Kardynał Stanisław Dziwisz powiedział, że nie wolno milczeć i patrzeć z obojętnością na „opluwanie proroka naszych czasów”. Były wieloletni sekretarz Jana Pawła II podczas liturgii stacyjnej w kościele Matki Bożej Dobrej Rady w Krakowie zaznaczył, że nie może milczeć wobec ostatnich ataków na papieża. „Komu na tym zależy?” – pytał.
„Kto pod przykrywką dążenia do prawdy i obrony bezbronnych manipuluje faktami, wprowadza konflikty do naszego społeczeństwa, pogłębia podziały i zdezorientowanie wielu ludzi, którzy nie rozumieją, do czego ma doprowadzić szarganie dobrego imienia świętego Jana Pawła II?”
– mówił hierarcha.
„Świat patrzy dziś na nasz naród ze zdumieniem, zszokowany tym, w jaki sposób spełniają się nad Wisłą słowa Ewangelii: „Żaden prorok nie jest mile widziany w swojej ojczyźnie”
– dodał kardynał. Zaapelował: „nie wolno nam milczeć, nie wolno patrzeć z obojętnością na deptanie świętości, na opluwanie proroka naszych czasów.

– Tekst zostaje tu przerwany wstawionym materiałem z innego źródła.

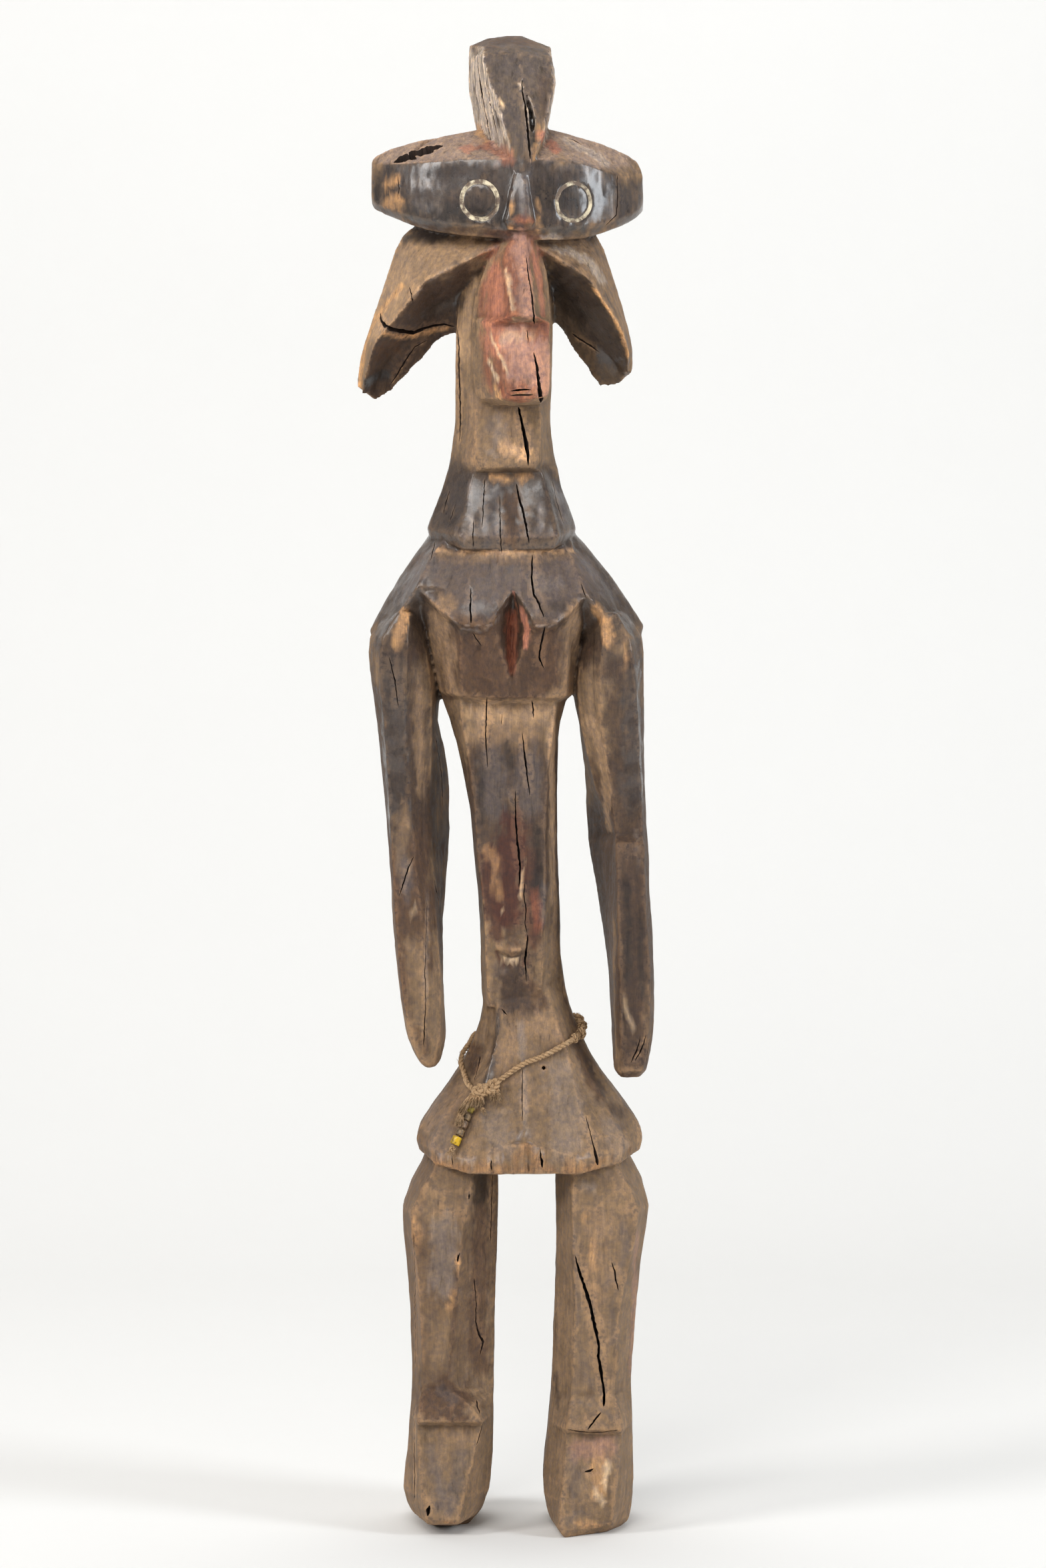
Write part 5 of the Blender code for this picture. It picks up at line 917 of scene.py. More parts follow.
def kaolin(settings):
    """White clay rubbed into a cut, patchy and chalky."""
    made, tree, shader, place = new_material("kaolin")
    grime = grime_at(tree, place, 170.0, 0.5)
    clay = opaque(settings.kaolin_colour)
    colour = blend_colour(tree, window(tree, grime["Mottle"], 0.42, 0.6), BARE_CUT, clay)
    colour = blend_colour(tree, times(tree, grime["Flecks"], 0.6), colour, STAINED_CLAY)
    height = sums(tree, "ADD", grime["Grit"], grain_at(tree, place, 800.0, 0.3)["Fine"])
    surface_with(tree, shader, colour, window(tree, grime["Mottle"], 0.3, 0.7, 0.7, 0.95), height, 0.4, 0.0003)
    return made


def plant_fibre(settings):
    """Dry twisted bast: fine threads along each ply, dusty on the outside and with painted shade between the
    plies.
    """
    made, tree, shader, place = new_material("twisted_bast")
    ply = put(tree, "ShaderNodeAttribute", attribute_name="ply").outputs["Color"]
    around, along, outward = put(tree, "ShaderNodeSeparateColor", {0: ply}).outputs
    laid = put(tree, "ShaderNodeCombineXYZ", {0: around, 1: along, 2: 0.0}).outputs[0]
    threads = cloudy(tree, laid, 5.0, 4.0, 0.65)
    grime = grime_at(tree, place, 220.0, 0.5)
    dark, dry = opaque(settings.colour, 0.32), opaque(settings.colour)
    colour = blend_colour(tree, window(tree, threads, 0.34, 0.54), dark, dry)
    colour = blend_colour(tree, window(tree, grime["Mottle"], 0.5, 0.75, 0.0, 0.55), colour, FIBRE_DUST)
    # Darker towards the cord's middle: painted shade between the plies
    colour = blend_colour(tree, window(tree, outward, 0.82, 0.52, 0.0, 0.9), colour, FIBRE_GAP_SHADE)
    height = sums(tree, "ADD", threads, grime["Grit"])
    surface_with(tree, shader, colour, window(tree, threads, 0.3, 0.7, 0.95, 0.78), height, 0.7, 0.0003)
    return made


def bead_glass(number, tint):
    """Old worn bead: milky yellow under brown grime, with a smooth shine left on its high parts."""
    made, tree, shader, place = new_material(f"bead_{number}_glass")
    grime = grime_at(tree, place, 330.0, 0.4)
    fresh = (min(1, tint[0] * 1.5), min(1, tint[1] * 1.45), tint[2] * 2.2 + 0.01, 1.0)
    colour = blend_colour(tree, window(tree, grime["Mottle"], 0.56, 0.4), opaque(tint), opaque(tint, 0.36))
    colour = blend_colour(tree, times(tree, grime["Flecks"], 0.6), colour, fresh)
    height = sums(tree, "ADD", grime["Mottle"], times(tree, grain_at(tree, place, 1500.0, 1.0)["Fine"], 0.4))
    surface_with(tree, shader, colour, window(tree, grime["Mottle"], 0.35, 0.6, 0.6, 0.26), height, 0.4, 0.0003)
    return made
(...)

Przyszedł dla nas czas próby. To czas sprawdzianu, czy jesteśmy wierni dziedzictwu, które pozostawił nam Jan Paweł II swoim nauczeniem i posługą, cierpieniem i modlitwą” – dodał.
W ostatnich dniach w reportażu w TVN24 pojawiły się sugestie, jakoby Karol Wojtyła w czasie, gdy był metropolitą krakowskim, miał wiedzieć o przypadkach tuszowania pedofilii wśród duchownych. Część komentatorów zwraca uwagę, że są one oparte na materiałach SB, których nie można dziś zweryfikować.